Francisco’s mornings begin by heaving a 40-pound bag of mesquite lump charcoal into the grill. He lights the fire, busies himself around the kitchen, and keeps a watchful eye on the coals. When the coals are covered in a layer of thin, gray ash, he spreads them evenly over the grill, kicking up sparks in the process. He covers nearly the entire grill grate with vegetables for the salsa tatemada (charred salsa)—plum tomatoes, halved white onions, whole jalapeños. 

Their skins slowly blacken as he meticulously rotates each vegetable with the tongs that never seem to leave his left hand. The tomatoes, plump and oozing, are the last to come off; he’ll combine them with the other grilled vegetables for a salsa to serve with the tacos. Customers also munch on cebollitas (bulbous spring onions) and more jalapeños, squirted with lime juice and dipped in salt, on the side, like French fries with a burger.

Cebollitas to accompany tacos rasurados
Cebollitas to accompany tacos rasurados.

While the vegetables cool and the coals are still hot, Francisco lifts the hefty seven-bone racks of beef ribs onto the sturdy iron bars of the grill. 

Beef ribs ready to hit the grill
Beef ribs ready to hit the grill.

They land with a thud, bone side down, and he maneuvers them like pieces of a jigsaw puzzle. He reaches into the metal receptacle to the left of the grill that’s filled with coarse Mexican sea salt and grabs a fistful. He casually showers the ribs with the chunky granules. Most of it bounces against the meat and settles; some falls into the fire, where it crackles and pops. 

Soon after, the aromas of singed beef fat mingle with mesquite smoke and fill the kitchen. The fatty ribs occasionally flare up in quick, tall bursts, but Francisco quickly and calmly douses the flames with a squirt of water before they get out of hand. 

After grilling and salting both sides, he slices the racks between the bones to break them down into their individual ribs. Working with about three at a time, Francisco stacks the ribs on their sides, each spooning the next, and returns them to the grill, cut sides down. Again, he showers them with salt. The meat on these cut sides is the payoff, and he’s looking for it to brown and crisp nicely. 

Beef ribs back on the grill to brown and crisp
Beef ribs back on the grill to brown and crisp.

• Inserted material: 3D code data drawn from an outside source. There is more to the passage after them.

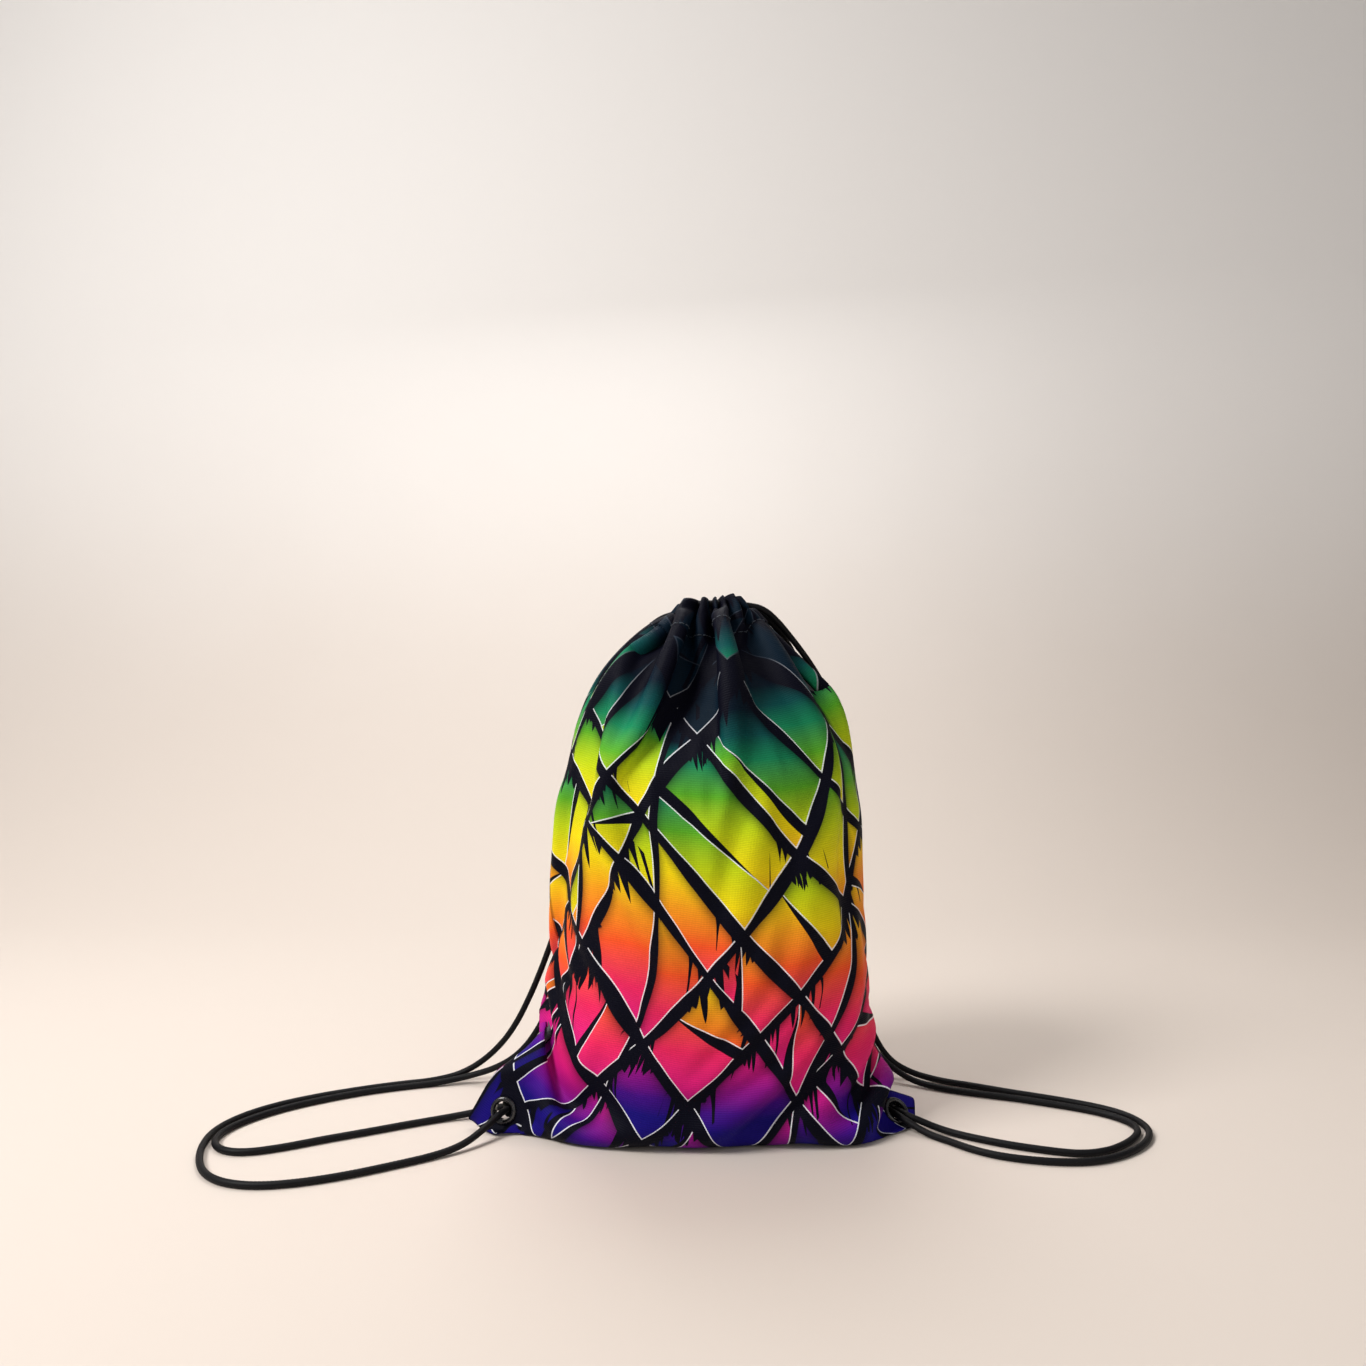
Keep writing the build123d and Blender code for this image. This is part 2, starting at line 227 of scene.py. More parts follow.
def sweep_material():
    material = Material("pale_studio_paper", Roughness=0.9)
    height = material.part(material.object_point(), 2)
    grain = material.noise(material.object_point(), 3.0)
    # Painted shade and light: the sweep's colour is darker on the floor and lighter up the wall.
    tone = height.smooth(-0.1, 1.3) + (grain - 0.5) * 0.08
    floor_colour, wall_colour = (0.625, 0.555, 0.50), (0.85, 0.825, 0.805)
    material.set("Base Color", material.ramp(tone, [(0.0, floor_colour), (1.0, wall_colour)]))
    return material.material


# ---- cords
CORD_DIAMETER = 0.005
NECK_X = 0.015
# The cords' routes are in millimetres, and so are these.
FLOOR_Z = 1000 * CORD_DIAMETER / 2 + 0.1
LEFT_RING_Z = 384.3
RIGHT_RING_Z = 390
RING_CORNER_RADIUS = 18.3


def ring_corners(first_angle, step, height):
    """The seven corners of a cord's turn round the hem tunnel; angles in degrees."""
    angles = [math.radians(first_angle + step * index) for index in range(7)]
    radius = RING_CORNER_RADIUS
    return [(1000 * NECK_X + radius * math.cos(a), radius * math.sin(a), height) for a in angles]


# Each cord runs from its knot through the eyelet, out along the floor, up the back to
# the mouth, once round the hem tunnel, and the same way back. A point without a height
# lies on the floor.
LEFT_CORD_OUTGOING = [
    (-136, -25.5, 13.5), (-139.2, -36, 14.8), (-144, -47, 13.4), (-151, -58, 9.5),
    (-162, -70, 4.6), (-178, -81.5), (-201, -95), (-229, -110), (-257, -121), (-284, -126),
    (-308, -122), (-327, -109), (-340, -88), (-348, -65), (-350.5, -42), (-343, -19), (-325, 3),
    (-299, 21), (-269, 36), (-239, 48), (-213, 55), (-190, 62, 6), (-168, 61, 20),
    (-147, 54, 44), (-129, 49, 80), (-113, 47.5, 122), (-98, 51.5, 168), (-84, 57, 216),
    (-71, 61.5, 262), (-60, 62.5, 301), (-52.5, 57, 334), (-45, 44, 357), (-36, 30.5, 373),
    (-23, 18, 382), (-9, 8.5, LEFT_RING_Z),
]
LEFT_CORD_RETURN = [
    (-7.5, 16, LEFT_RING_Z), (-19.5, 24.5, 382), (-29, 37, 371), (-35.5, 51, 353),
    (-41, 63, 329), (-47, 70, 298), (-56, 71.5, 260), (-67, 67.5, 216), (-80, 60, 170),
    (-94, 51.5, 124), (-109, 45, 82), (-124, 43, 49), (-140, 46, 28), (-159, 51, 15),
    (-182, 56, 6.5), (-208, 50), (-236, 42), (-264, 31), (-291, 16), (-315, -1), (-334, -22),
    (-343.5, -43), (-342, -61), (-331, -73.5), (-314, -77.5), (-291, -70), (-265, -56),
    (-238, -43.5), (-210, -29.5), (-184, -18), (-163, -13.5, 5), (-149, -16, 9.5),
    (-137.7, -20.9, 12.4),
]
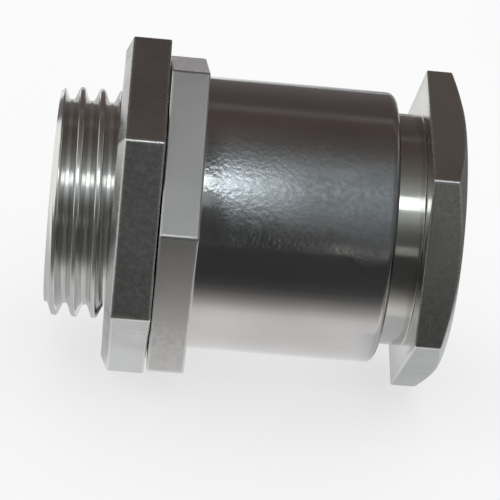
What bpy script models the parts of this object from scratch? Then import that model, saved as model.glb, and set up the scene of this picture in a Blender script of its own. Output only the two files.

Francisco lands the mahogany ribs onto a carving board just as the orders start rolling in. He grabs his 10-inch chef’s knife and stands the ribs upright on the board with the tongs. As he begins shaving the ribs, the knife moves in a blur, slapping in rhythm onto the cutting board as he works all sides of the ribs, removing the tender meat with surgical precision. 

Shaving the meat off the bones for tacos rasurados
Shaving the meat off the bones for tacos rasurados.

The meat piles up on the board in long strands, and placing his hand on top of the knife to steady it, he gives it a final coarse chop. With the side of the knife, he scoops the meat into a warm flour tortilla, and in the blink of an eye the tacos are on their way to the dining room. 

Preparing an order or tacos rasurados
Preparing an order or tacos rasurados.

Francisco, a man of few—but very calculated—words, turns to me and says, “Charcoal, meat, and salt. That’s all you need.”